What is expected:
Return the lines from the one that contains "without its cord." through the one that contains "if empty is", both included, exactly as written and with nothing added.

**** Exercise material ****

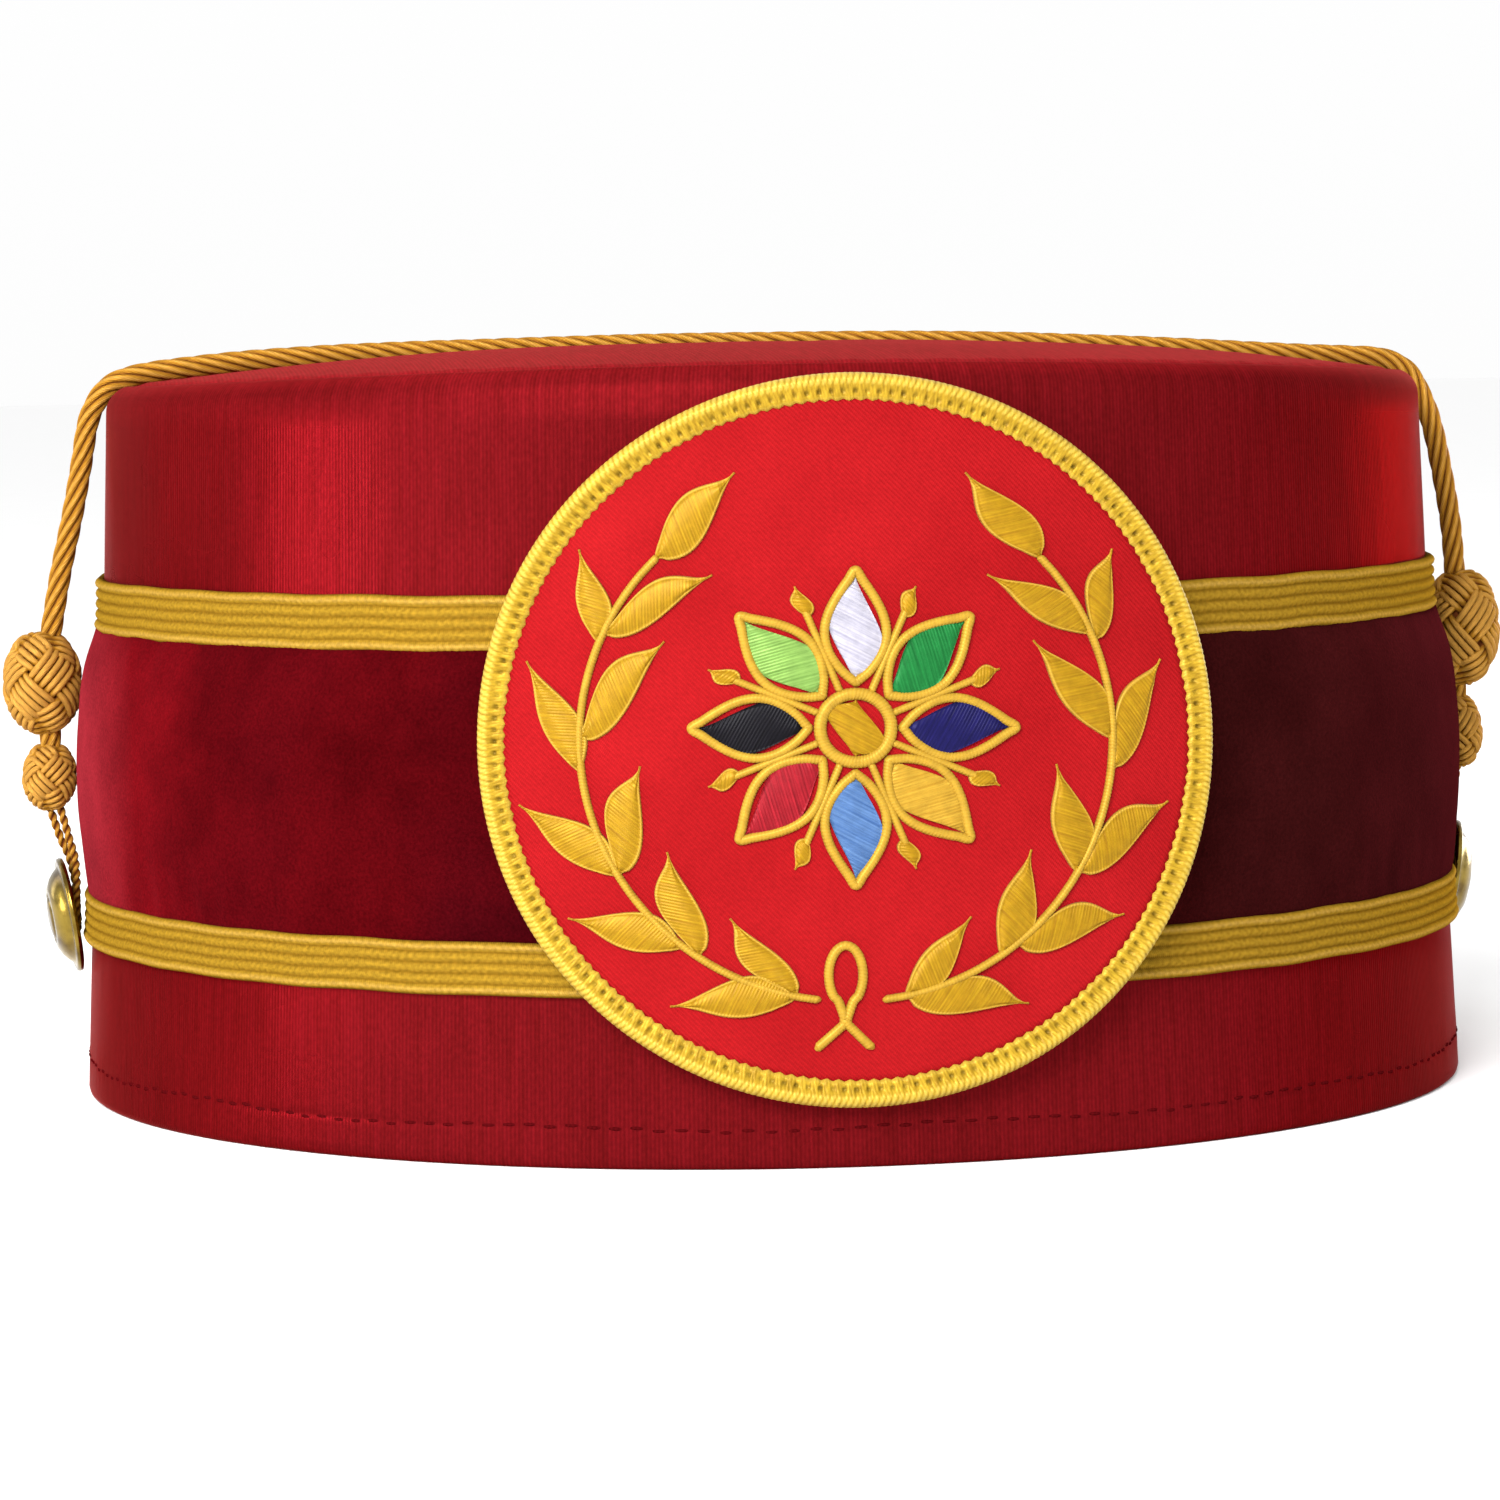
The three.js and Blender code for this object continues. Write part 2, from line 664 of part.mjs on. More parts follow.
function buttonLoop(side) {
  const [x, z] = knotsOf(side).small.bottom;
  const strand = [[x, LOOP_SPREAD, z - GAP], ...LOOP_STRAND];
  const place = ([out, across, height], turn) => {
    const back = THREE.MathUtils.mapLinear(height, LOOP_FOOT[2], z, BUTTON_BEHIND, CORD_BACK);
    return new THREE.Vector3(side * out, back + turn * across, height);
  };
  const down = strand.map((point) => place(point, 1));
  const up = strand.map((point) => place(point, -1)).reverse();
  const route = [...down, place(LOOP_FOOT, 0), ...up];
  return tube(new THREE.CatmullRomCurve3(route), LOOP_DIAMETER, 26);
}

// ---- The whole cap ----

const crown = new THREE.Group().add(
  named("crown_side", crownSide(), CRIMSON_CLOTH),
  named("crown_tip", crownTip(), CRIMSON_CLOTH),
  named("velvet_band", velvetBand(), CRIMSON_VELVET),
  named("lower_braid", braid(LOWER_BRAID), GOLD_BRAID),
  named("upper_braid", braid(UPPER_BRAID), GOLD_BRAID),
  button(1),
  button(-1),
);

const emblem = new THREE.Group().add(
  named("emblem_ground", emblemGround(), EMBLEM_RED),
  named("emblem_border", emblemBorder(), GOLD_THREAD),
  named("wreath_left_branch", wreathBranch(1), GOLD_THREAD),
  named("wreath_right_branch", wreathBranch(-1), GOLD_THREAD),
  named("ribbon_tie", ribbonTie(), GOLD_THREAD),
  named("rosette_frame", rosetteFrame(), GOLD_THREAD),
  named("rosette_boss", rosetteBoss(), GOLD_THREAD),
);
PETAL_THREADS.forEach(({ name, material }, i) => {
  emblem.add(named(`petal_${name}`, rosettePetal(i), material));
});

const cord = new THREE.Group().add(named("crown_cord", cordOverCrown(), GOLD_CORD));
for (const side of [1, -1]) {
  const where = side > 0 ? "left" : "right";
  cord.add(
    named(`big_knot_${where}`, knot(knotsOf(side).big, side), GOLD_CORD),
    named(`cord_neck_${where}`, cordNeck(side), GOLD_CORD),
    named(`small_knot_${where}`, knot(knotsOf(side).small, side), GOLD_CORD),
    named(`button_loop_${where}`, buttonLoop(side), GOLD_CORD),
  );
}

// The origin is on the floor under the middle of the cap's box, measured without its cord.
const capBox = new THREE.Box3().setFromObject(crown).expandByObject(emblem);
const cap = new THREE.Group().add(crown, emblem, cord);
cap.position.y = -capBox.getCenter(new THREE.Vector3()).y;

export default cap;
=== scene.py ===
"""The looks of a round ceremonial cap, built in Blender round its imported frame.

Lengths in this script are in millimetres and become metres where a mesh is made. The hem
rests on the XY plane and the front faces -Y. Angles round the cap are measured from the
front, towards +X. A shape grid is an array of rows and columns of points.
"""

import math

import bmesh
import bpy
import numpy as np
from mathutils import Euler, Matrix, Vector


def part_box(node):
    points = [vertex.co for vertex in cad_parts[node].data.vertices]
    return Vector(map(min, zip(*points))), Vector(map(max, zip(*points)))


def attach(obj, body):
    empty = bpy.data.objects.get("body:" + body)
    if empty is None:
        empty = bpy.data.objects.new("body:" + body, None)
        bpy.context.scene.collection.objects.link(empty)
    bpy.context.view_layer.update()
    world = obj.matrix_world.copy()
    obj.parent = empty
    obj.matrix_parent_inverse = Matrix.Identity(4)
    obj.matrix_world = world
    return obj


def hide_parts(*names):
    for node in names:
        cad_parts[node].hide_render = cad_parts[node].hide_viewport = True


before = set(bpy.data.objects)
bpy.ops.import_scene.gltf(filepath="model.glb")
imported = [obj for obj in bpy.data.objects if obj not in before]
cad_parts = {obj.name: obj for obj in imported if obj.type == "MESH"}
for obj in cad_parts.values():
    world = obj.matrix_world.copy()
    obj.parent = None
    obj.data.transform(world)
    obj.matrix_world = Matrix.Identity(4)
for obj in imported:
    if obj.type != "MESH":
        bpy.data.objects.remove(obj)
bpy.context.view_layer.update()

MM = 0.001
TURN = 2 * math.pi
SIDES = (("left", 1), ("right", -1))  # the wearer's sides, and the way of each along X


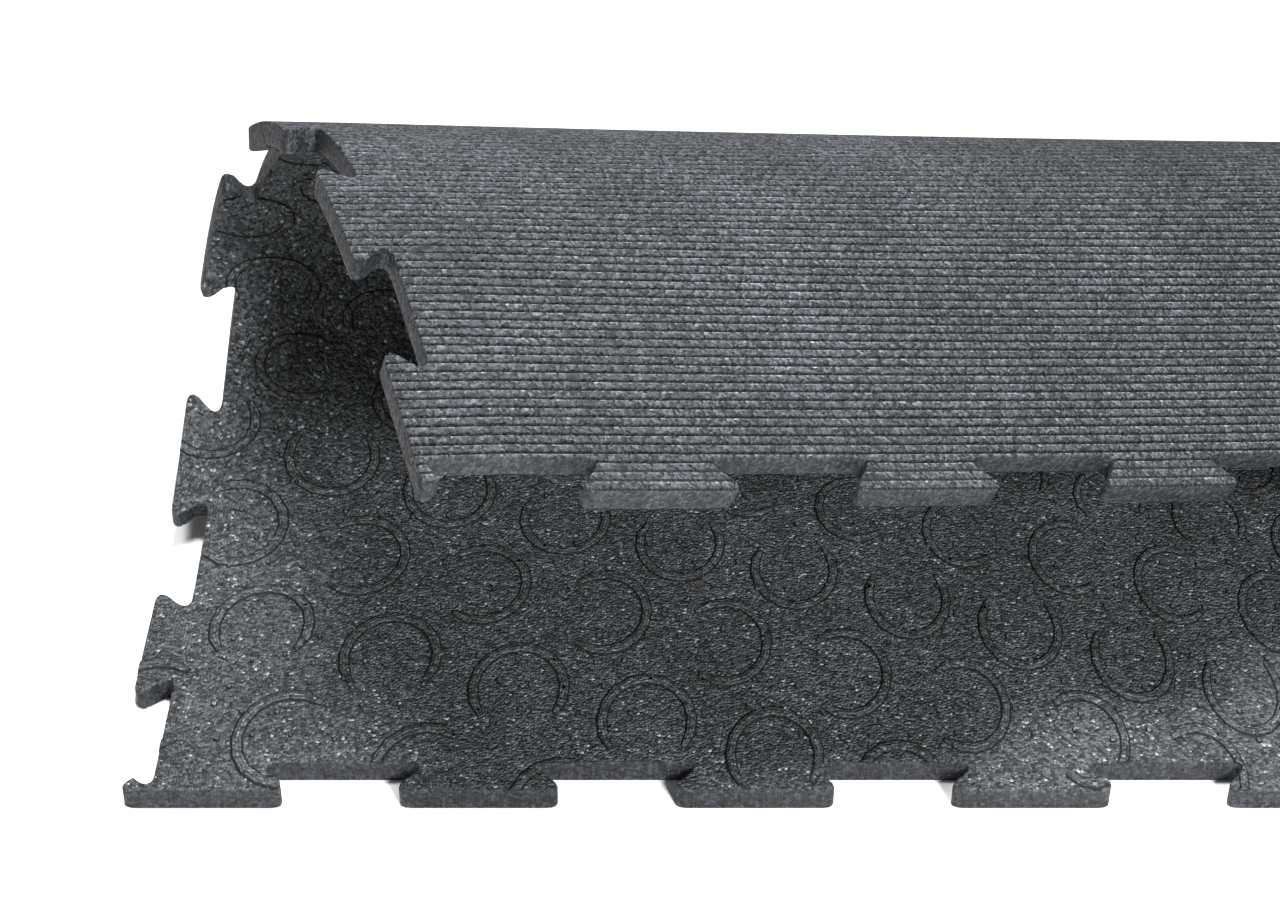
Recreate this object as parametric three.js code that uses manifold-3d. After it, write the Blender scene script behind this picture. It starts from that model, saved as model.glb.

****

In response:
// The origin is on the floor under the middle of the cap's box, measured without its cord.
const capBox = new THREE.Box3().setFromObject(crown).expandByObject(emblem);
const cap = new THREE.Group().add(crown, emblem, cord);
cap.position.y = -capBox.getCenter(new THREE.Vector3()).y;

export default cap;
=== scene.py ===
"""The looks of a round ceremonial cap, built in Blender round its imported frame.

Lengths in this script are in millimetres and become metres where a mesh is made. The hem
rests on the XY plane and the front faces -Y. Angles round the cap are measured from the
front, towards +X. A shape grid is an array of rows and columns of points.
"""

import math

import bmesh
import bpy
import numpy as np
from mathutils import Euler, Matrix, Vector


def part_box(node):
    points = [vertex.co for vertex in cad_parts[node].data.vertices]
    return Vector(map(min, zip(*points))), Vector(map(max, zip(*points)))


def attach(obj, body):
    empty = bpy.data.objects.get("body:" + body)
    if empty is None:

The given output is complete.